## Goal
Gather every line below where "from" appears.

## Data provided
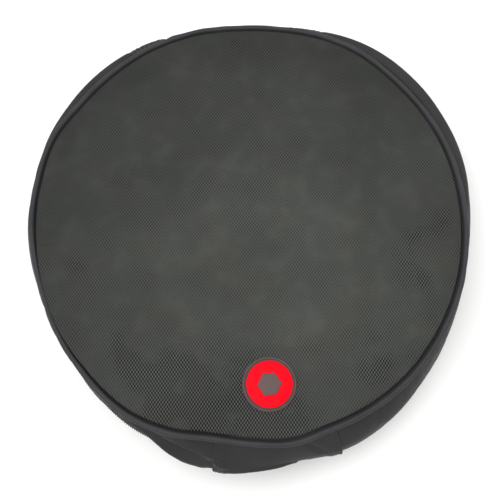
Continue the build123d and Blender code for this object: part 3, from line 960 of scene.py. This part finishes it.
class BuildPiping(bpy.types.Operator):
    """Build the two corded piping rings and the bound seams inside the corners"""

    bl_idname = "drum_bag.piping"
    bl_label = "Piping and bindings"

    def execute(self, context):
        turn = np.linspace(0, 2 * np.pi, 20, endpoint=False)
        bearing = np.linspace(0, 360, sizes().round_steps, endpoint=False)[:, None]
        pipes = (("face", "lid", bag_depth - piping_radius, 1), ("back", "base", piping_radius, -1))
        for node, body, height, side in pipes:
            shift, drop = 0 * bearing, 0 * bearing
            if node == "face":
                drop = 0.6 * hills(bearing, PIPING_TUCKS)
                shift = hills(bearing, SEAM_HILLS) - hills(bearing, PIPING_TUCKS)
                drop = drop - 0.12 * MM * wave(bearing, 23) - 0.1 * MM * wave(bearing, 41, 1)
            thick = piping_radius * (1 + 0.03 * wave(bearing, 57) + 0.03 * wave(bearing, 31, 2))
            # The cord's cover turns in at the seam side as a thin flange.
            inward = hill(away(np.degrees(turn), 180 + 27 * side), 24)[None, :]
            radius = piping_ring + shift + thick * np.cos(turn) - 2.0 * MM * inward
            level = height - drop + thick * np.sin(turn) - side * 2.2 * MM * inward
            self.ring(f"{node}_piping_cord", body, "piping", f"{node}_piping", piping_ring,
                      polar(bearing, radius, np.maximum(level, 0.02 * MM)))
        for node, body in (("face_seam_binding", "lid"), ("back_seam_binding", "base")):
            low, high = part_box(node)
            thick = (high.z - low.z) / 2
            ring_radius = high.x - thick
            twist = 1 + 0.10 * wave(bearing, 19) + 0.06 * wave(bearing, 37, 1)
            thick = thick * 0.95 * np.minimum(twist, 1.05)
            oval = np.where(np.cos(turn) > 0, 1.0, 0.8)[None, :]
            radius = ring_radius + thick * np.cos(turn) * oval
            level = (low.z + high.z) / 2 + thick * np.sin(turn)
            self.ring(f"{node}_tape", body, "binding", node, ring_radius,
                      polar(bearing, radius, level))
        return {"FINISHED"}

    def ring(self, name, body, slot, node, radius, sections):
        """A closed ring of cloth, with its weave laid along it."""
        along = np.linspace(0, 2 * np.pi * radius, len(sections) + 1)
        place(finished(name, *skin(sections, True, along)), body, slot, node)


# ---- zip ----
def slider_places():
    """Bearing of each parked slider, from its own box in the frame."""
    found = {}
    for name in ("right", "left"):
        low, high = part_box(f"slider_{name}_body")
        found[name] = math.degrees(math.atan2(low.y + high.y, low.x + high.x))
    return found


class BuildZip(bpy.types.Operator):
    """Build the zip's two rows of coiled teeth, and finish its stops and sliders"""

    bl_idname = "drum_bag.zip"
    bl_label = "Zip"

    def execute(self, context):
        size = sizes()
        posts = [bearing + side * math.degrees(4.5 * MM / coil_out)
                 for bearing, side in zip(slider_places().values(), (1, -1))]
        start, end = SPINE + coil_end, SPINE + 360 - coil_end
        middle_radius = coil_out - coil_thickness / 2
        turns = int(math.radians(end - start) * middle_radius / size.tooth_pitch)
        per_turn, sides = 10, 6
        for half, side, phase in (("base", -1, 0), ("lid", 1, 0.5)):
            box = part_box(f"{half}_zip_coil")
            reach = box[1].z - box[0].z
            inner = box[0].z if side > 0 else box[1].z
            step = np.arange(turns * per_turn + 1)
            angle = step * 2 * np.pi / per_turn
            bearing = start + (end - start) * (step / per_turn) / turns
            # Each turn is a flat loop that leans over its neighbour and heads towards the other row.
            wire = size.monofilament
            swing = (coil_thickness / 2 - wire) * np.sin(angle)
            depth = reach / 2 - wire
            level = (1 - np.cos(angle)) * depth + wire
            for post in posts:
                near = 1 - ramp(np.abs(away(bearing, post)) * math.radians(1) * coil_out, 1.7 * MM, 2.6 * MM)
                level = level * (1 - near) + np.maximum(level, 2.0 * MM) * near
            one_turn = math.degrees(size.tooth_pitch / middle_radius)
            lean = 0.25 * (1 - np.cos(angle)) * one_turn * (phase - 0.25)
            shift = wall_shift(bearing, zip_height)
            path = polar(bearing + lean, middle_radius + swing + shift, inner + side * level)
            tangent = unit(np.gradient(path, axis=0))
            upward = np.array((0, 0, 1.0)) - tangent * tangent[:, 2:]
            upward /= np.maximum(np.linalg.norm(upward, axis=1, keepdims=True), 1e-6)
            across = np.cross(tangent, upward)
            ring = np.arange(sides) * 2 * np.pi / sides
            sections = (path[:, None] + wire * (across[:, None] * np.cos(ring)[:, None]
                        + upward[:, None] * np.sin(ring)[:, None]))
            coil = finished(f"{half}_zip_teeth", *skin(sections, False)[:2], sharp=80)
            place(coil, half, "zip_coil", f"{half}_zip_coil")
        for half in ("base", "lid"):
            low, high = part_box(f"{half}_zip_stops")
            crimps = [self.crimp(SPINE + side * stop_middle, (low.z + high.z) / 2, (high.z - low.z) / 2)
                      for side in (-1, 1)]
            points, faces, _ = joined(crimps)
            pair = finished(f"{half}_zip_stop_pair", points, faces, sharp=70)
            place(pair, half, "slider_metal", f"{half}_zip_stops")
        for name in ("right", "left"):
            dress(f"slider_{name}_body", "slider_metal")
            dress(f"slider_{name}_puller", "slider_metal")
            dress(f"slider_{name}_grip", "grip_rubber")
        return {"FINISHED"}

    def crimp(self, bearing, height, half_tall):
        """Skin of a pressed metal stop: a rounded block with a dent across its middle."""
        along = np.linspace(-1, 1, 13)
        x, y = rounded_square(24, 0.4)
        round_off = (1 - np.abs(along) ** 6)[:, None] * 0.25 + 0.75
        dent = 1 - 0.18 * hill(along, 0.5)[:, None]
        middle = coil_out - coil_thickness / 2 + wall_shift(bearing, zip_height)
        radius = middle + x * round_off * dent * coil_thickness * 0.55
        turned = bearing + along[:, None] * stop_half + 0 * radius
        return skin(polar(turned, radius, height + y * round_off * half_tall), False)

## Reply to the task
Continue the build123d and Blender code for this object: part 3, from line 960 of scene.py. This part finishes it.
    """Bearing of each parked slider, from its own box in the frame."""